An Arizona State University (ASU) in Tempe health researcher is reportedly studying how online yoga can help people faced with grief of stillbirth or rare blood cancer symptoms.
Dr. Jennifer Huberty, an associate professor at the School of Nutrition and Health Promotion in the College of Health Solutions, and her team at ASU will reportedly receive a grant of about half-a-million dollars from US National Institutes of Health (NIH) for investigating yoga’s effects on symptoms of Post-Traumatic Stress Disorder after stillbirth.
Participants access online yoga sessions through a site which offers a collection of over 400 classes, health-wellness challenges and fitness programs; reports indicate.
An additional about $2.5 million grant will reportedly be sought from NIH by ASU in the next year in partnership with Mayo, for examining yoga’s effects on symptom burden in patients of Myeloproliferative Neoplasm (MPN), which is a kind of rare blood cancer.

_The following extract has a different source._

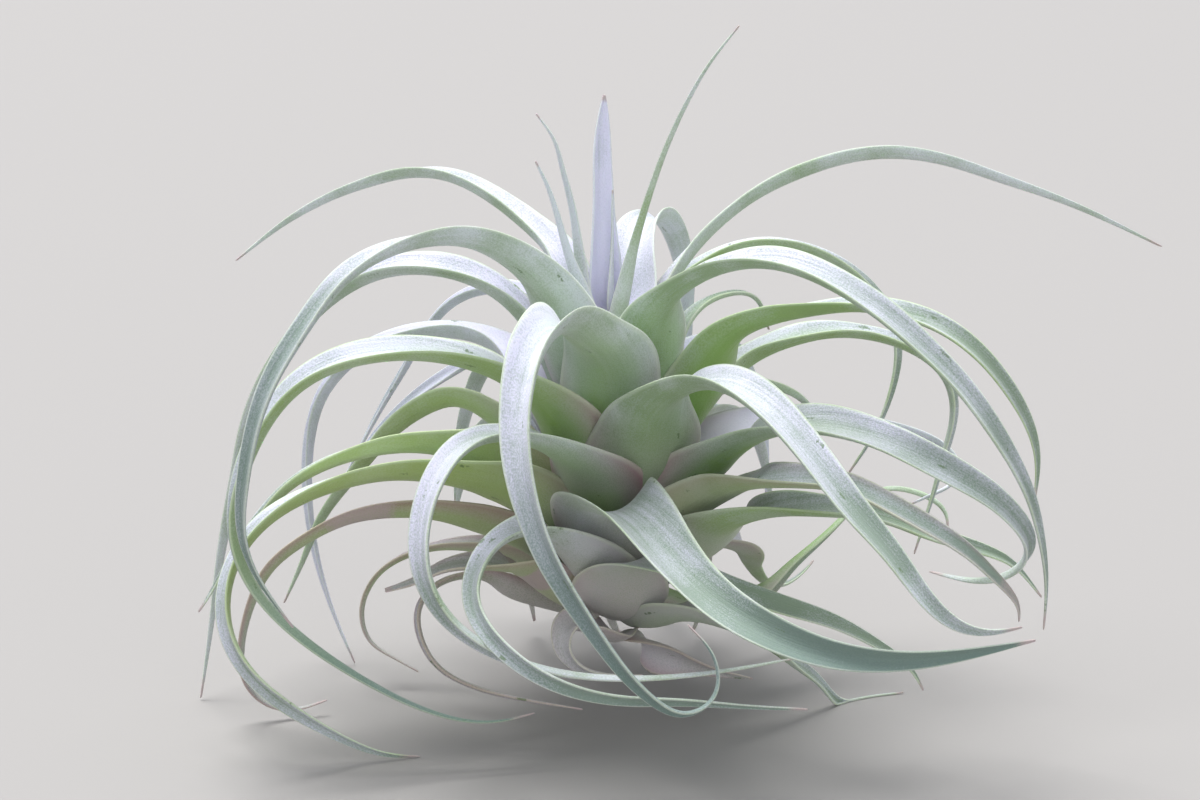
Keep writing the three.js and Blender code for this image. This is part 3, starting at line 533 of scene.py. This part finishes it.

# The low frost values of most lower leaves are partly their own greyer tissue and partly painted shade
# on the low part of the plant, under the leaves above.
lowerLeaves = [
    {"rootHeight": 32, "base": 23, "blade": 14, "fall": 48, "tone": "silver", "frost": 0.3, "greyTipAndShade": 0.7,
     "route": [(2, -19, 39), (1, -25, 47), (1, -31, 55), (3, -38, 59), (8, -48, 59), (13, -58, 56),
      (19, -67, 52), (26, -75, 48), (37, -83, 44), (50, -88, 41), (65, -89, 40), (80, -87, 41),
      (95, -84, 43)]},
    {"rootHeight": 36, "base": 21, "blade": 11, "fall": 40, "tone": "silver", "frost": 0.6,
     "frostBelow": 0.5, "rim": 0.3, "bulb": 0.85, "fresh": 0.1, "yellow": 0.5,
     "dryPatches": [(0.86, 1.0, 0.6)],
     "route": [(16, -14, 44), (22, -20, 52), (28, -29, 59), (35, -42, 66), (45, -51, 69), (55, -58, 70),
      (64, -63, 67), (73, -66, 63), (81, -66, 58), (88, -64, 51), (94, -60, 44), (95, -55, 38)]},
    {"rootHeight": 29, "base": 20, "blade": 10, "fall": 40, "tone": "green", "frost": 0.55,
     "frostBelow": 0.35, "bulb": 0.7, "fresh": 0.15,
     "route": [(17, -10, 34), (24, -18, 42), (30, -29, 52), (40, -37, 58), (51, -43, 60), (64, -47, 60),
      (75, -48, 56), (85, -47, 53), (94, -45, 49), (99, -42, 43), (102, -40, 39)]},
    {"rootHeight": 36, "base": 20, "blade": 10.5, "fall": 40, "twist": [0, 35, 30, -10, -45, -50],
     "tone": "green", "frost": 1.0, "fresh": 0.6, "yellow": 0.6,
     "route": [(-9, -10, 43), (-14, -15, 50), (-22, -20, 57), (-30, -25, 61), (-41, -28, 64),
      (-51, -31, 65), (-61, -33, 63), (-70, -35, 60), (-78, -37, 55), (-83, -39, 49), (-86, -42, 41),
      (-86, -44, 34), (-83, -46, 26), (-77, -47, 19), (-67, -46, 11), (-57, -44, 4.5), (-50, -42.5, 1),
      (-42, -40.5, 0.2)]},
    {"rootHeight": 29, "base": 16, "blade": 8, "fall": 35, "twist": [0, 30, 30, 20, 0], "tone": "old",
     "rim": 0.7, "fresh": 0.6, "yellow": 0.4, "greyTipAndShade": 0.3,
     "dryPatches": [(0.36, 0.52, 0.75), (0.56, 0.64, 0.4)],
     "route": [(-8, -4, 33), (-14, -7, 38), (-21, -9, 43), (-29, -12, 47), (-39, -15, 51),
      (-50, -17, 52), (-60, -19, 51), (-70, -20, 46), (-78, -21, 40), (-82, -21, 32), (-85, -20, 22),
      (-85, -18, 11), (-81, -16, 5), (-75, -14, 2), (-66, -11, 4)]},
    {"rootHeight": 28, "base": 25, "blade": 6.5, "fall": 30, "tone": "silver", "frost": 0.65,
     "frostBelow": 0.6, "bulb": 0.6, "blush": 0.3, "greyTipAndShade": 0.35,
     "marks": [(45, -0.6, 5), (40, -0.8, 4)],
     "route": [(-2, -19, 34), (-6, -25, 42), (-10, -32, 49), (-16, -41, 55), (-24, -52, 55),
      (-28, -63, 50), (-27, -73, 45), (-20, -81, 39), (-11, -85, 34), (2, -85, 30), (18, -81, 28),
      (33, -79, 26), (46, -78, 25)]},
    {"rootHeight": 30, "base": 15, "blade": 5, "twist": [0, -30, -30, 0], "tone": "green",
     "frost": 0.15, "fresh": 1.0,
     "route": [(16, 5, 27), (26, 9, 24), (40, 14, 25), (47, 20, 29), (57, 28, 35), (66, 34, 42),
      (73, 38, 44), (82, 38, 42), (88, 36, 38), (88, 34, 34)]},
    {"rootHeight": 27, "base": 14, "blade": 4.5, "tone": "old", "rim": 0.5, "fresh": 0.5, "yellow": 0.3,
     "route": [(-6, 5, 30), (-13, 6, 32), (-21, 7, 34), (-30, 8, 36), (-39, 10, 36), (-48, 12, 33),
      (-55, 13, 28), (-59, 13, 19), (-57, 12, 11), (-52, 11, 8), (-45, 10, 4)]},
    {"rootHeight": 23, "base": 22, "blade": 9, "fall": 30, "cup": [0.2, 0.12, 0.1, 0.2, 0.25],
     "tone": "green", "clean": True, "frost": 0.6, "frostBelow": 0.7, "bulb": 1.0, "blush": 0.3,
     "fresh": 0.0,
     "route": [(5, -17, 28), (5, -24, 37), (8, -31, 45), (16, -37, 46), (25, -42, 43.5), (41, -46, 39),
      (54, -47, 35), (66, -46, 28), (72, -44, 23), (75, -42, 17)]},
    {"rootHeight": 21, "base": 15, "blade": 6, "fall": 26, "twist": [0, -30, -30, 0, 0],
     "tone": "green", "frostBelow": 0.8, "bulb": 0.5, "blush": 0.1, "fresh": 0.35,
     "route": [(14, -12, 23), (20, -19, 27), (28, -22, 27), (37, -19, 22), (45, -14, 15), (53, -7, 7),
      (58, -3, 0.3), (63, 0.5, -0.9), (69, 3.5, -0.8), (75, 5, 0.4)]},
    {"rootHeight": 24, "base": 15, "blade": 8, "fall": 30, "tone": "old", "rim": 0.4, "yellow": 0.5,
     "dryPatches": [(0.3, 0.5, 0.8)],
     "route": [(-8, -12, 28), (-13, -17, 33), (-17, -22, 38), (-22, -28, 42), (-29, -32, 44),
      (-36, -34, 44), (-43, -35, 41), (-50, -35, 39)]},
    {"rootHeight": 22, "base": 9, "blade": 3.6, "tone": "old", "rim": 0.5,
     "route": [(-7, -2, 23), (-13, -5, 26), (-20, -10, 30), (-27, -15, 36), (-34, -18, 37),
      (-40, -21, 35), (-43, -25, 31), (-42, -28, 25), (-38, -31, 19), (-29, -34, 15), (-19, -36, 13),
      (-4, -38, 11)]},
    {"rootHeight": 19, "base": 12, "blade": 6, "tone": "old", "blush": 0.3,
     "route": [(2, -13, 20), (-1, -19, 23), (-5, -26, 27), (-8, -31, 28), (-8, -34, 24), (-4, -35, 20),
      (3, -34, 18), (10, -31, 17)]},
    {"rootHeight": 20, "base": 10, "blade": 5, "tone": "old",
     "route": [(10, -10, 19), (15, -12, 17), (21, -12, 14), (28, -10, 11), (37, -7, 8)]},
]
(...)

It would reportedly explore the online-streaming-yoga’s efficacy in reducing fatigue and improving the quality of life.
There was a significant improvement in depressive symptoms, anxiety, sleep and symptom burden in a feasibility study ASU recently conducted over a 12-week period with 30 MPN patients, reports claim.
Meanwhile, Hindus announced it have welcomed ASU efforts to explore yoga’s healing effects.